** MATERIAL PROVIDED **
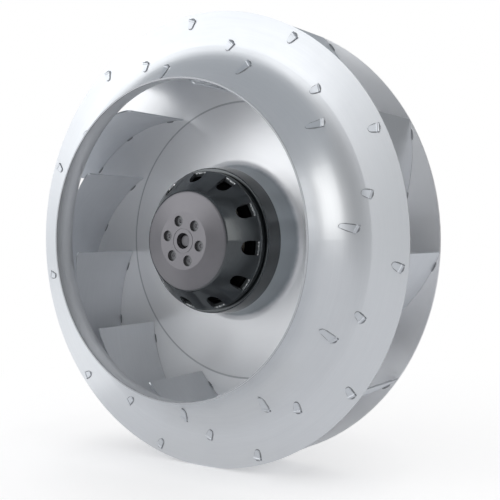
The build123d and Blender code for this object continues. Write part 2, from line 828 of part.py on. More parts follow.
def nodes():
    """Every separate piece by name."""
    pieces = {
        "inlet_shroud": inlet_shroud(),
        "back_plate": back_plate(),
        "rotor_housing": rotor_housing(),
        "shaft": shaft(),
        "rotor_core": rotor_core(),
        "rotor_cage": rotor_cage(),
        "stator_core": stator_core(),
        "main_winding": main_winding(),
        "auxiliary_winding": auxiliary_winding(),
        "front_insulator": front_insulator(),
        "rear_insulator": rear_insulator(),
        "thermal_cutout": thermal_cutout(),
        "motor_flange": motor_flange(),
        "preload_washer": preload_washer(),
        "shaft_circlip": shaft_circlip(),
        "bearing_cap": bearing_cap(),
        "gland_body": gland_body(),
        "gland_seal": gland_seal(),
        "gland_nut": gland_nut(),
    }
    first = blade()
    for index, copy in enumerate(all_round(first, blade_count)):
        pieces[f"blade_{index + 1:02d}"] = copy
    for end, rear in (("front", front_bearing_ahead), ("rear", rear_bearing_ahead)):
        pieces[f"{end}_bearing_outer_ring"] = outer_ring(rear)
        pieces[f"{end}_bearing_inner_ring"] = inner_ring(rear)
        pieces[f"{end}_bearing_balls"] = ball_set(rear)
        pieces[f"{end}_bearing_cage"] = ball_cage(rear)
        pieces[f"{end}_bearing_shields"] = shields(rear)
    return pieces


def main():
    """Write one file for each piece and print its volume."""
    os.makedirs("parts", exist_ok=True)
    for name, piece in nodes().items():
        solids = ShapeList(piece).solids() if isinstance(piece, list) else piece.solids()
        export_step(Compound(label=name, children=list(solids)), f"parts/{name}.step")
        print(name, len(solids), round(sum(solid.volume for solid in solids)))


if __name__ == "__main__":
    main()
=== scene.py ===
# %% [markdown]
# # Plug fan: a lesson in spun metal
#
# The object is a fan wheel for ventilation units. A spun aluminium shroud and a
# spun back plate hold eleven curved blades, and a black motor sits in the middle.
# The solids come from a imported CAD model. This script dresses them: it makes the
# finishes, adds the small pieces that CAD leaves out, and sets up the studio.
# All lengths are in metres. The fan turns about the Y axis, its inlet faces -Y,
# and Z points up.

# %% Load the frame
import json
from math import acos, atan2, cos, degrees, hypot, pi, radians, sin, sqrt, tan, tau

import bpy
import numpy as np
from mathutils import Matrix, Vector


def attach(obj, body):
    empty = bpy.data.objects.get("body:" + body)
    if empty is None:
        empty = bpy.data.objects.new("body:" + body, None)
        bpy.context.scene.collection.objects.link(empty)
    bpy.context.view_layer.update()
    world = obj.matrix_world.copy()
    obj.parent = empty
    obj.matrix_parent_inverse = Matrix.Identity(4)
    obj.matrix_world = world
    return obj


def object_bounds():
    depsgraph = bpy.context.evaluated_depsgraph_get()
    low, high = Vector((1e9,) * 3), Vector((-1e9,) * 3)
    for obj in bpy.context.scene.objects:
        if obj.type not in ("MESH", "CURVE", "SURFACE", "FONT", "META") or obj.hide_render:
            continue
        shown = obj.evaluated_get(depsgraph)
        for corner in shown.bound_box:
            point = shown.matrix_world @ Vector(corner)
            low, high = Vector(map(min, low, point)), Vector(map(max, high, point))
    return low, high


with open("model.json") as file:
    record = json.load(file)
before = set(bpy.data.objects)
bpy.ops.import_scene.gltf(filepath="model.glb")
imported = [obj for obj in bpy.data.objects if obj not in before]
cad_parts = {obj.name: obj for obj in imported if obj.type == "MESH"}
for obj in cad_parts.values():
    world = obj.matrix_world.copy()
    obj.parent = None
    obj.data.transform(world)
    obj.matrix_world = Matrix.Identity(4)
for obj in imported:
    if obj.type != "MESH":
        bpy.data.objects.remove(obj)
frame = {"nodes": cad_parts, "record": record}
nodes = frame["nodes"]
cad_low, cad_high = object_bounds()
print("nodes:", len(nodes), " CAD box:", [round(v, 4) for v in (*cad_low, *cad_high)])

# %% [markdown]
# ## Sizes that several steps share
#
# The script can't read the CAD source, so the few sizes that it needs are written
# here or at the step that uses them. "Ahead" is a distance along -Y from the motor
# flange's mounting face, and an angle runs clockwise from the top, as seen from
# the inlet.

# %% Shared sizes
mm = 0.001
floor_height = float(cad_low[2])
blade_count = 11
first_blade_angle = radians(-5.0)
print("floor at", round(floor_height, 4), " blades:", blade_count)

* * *

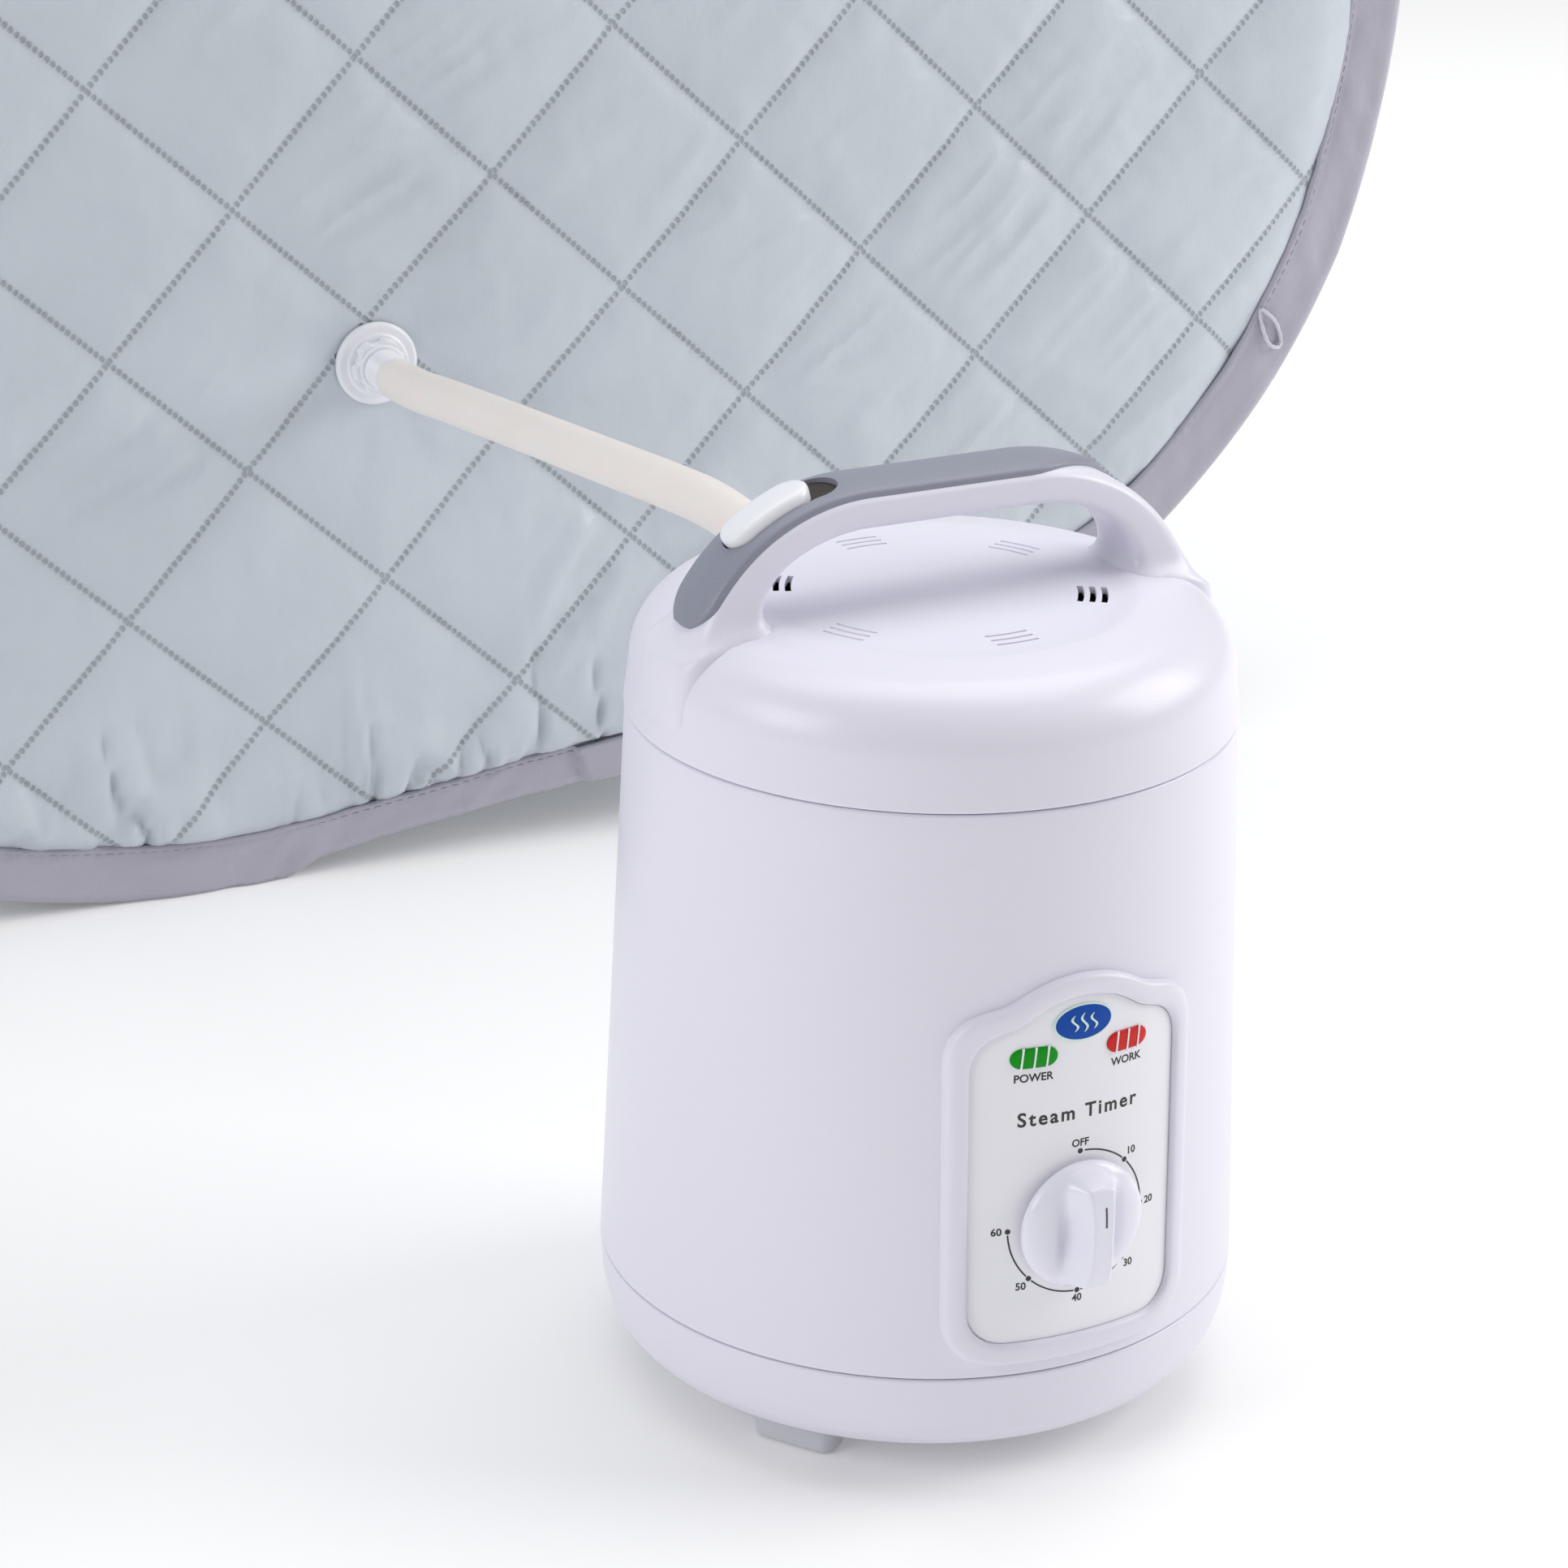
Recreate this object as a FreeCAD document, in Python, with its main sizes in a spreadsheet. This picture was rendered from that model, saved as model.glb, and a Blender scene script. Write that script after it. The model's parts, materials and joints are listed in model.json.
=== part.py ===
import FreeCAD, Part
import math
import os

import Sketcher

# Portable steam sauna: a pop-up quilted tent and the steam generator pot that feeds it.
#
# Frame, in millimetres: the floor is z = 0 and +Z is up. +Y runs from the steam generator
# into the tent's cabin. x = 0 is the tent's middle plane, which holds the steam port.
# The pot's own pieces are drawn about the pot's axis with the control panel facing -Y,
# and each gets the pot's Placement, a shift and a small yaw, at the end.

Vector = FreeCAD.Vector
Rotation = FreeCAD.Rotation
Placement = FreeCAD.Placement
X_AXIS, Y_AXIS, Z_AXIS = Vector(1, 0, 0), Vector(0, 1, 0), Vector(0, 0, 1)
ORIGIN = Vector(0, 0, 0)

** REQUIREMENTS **
Transcribe, word for word, every line from the line with "print(name, len(solids), round(sum(solid.volume" to the line with "obj.matrix_world = world", inclusive, and output nothing else.

** ANSWER FOR THIS EXERCISE **
        print(name, len(solids), round(sum(solid.volume for solid in solids)))


if __name__ == "__main__":
    main()
=== scene.py ===
# %% [markdown]
# # Plug fan: a lesson in spun metal
#
# The object is a fan wheel for ventilation units. A spun aluminium shroud and a
# spun back plate hold eleven curved blades, and a black motor sits in the middle.
# The solids come from a imported CAD model. This script dresses them: it makes the
# finishes, adds the small pieces that CAD leaves out, and sets up the studio.
# All lengths are in metres. The fan turns about the Y axis, its inlet faces -Y,
# and Z points up.

# %% Load the frame
import json
from math import acos, atan2, cos, degrees, hypot, pi, radians, sin, sqrt, tan, tau

import bpy
import numpy as np
from mathutils import Matrix, Vector


def attach(obj, body):
    empty = bpy.data.objects.get("body:" + body)
    if empty is None:
        empty = bpy.data.objects.new("body:" + body, None)
        bpy.context.scene.collection.objects.link(empty)
    bpy.context.view_layer.update()
    world = obj.matrix_world.copy()
    obj.parent = empty
    obj.matrix_parent_inverse = Matrix.Identity(4)
    obj.matrix_world = world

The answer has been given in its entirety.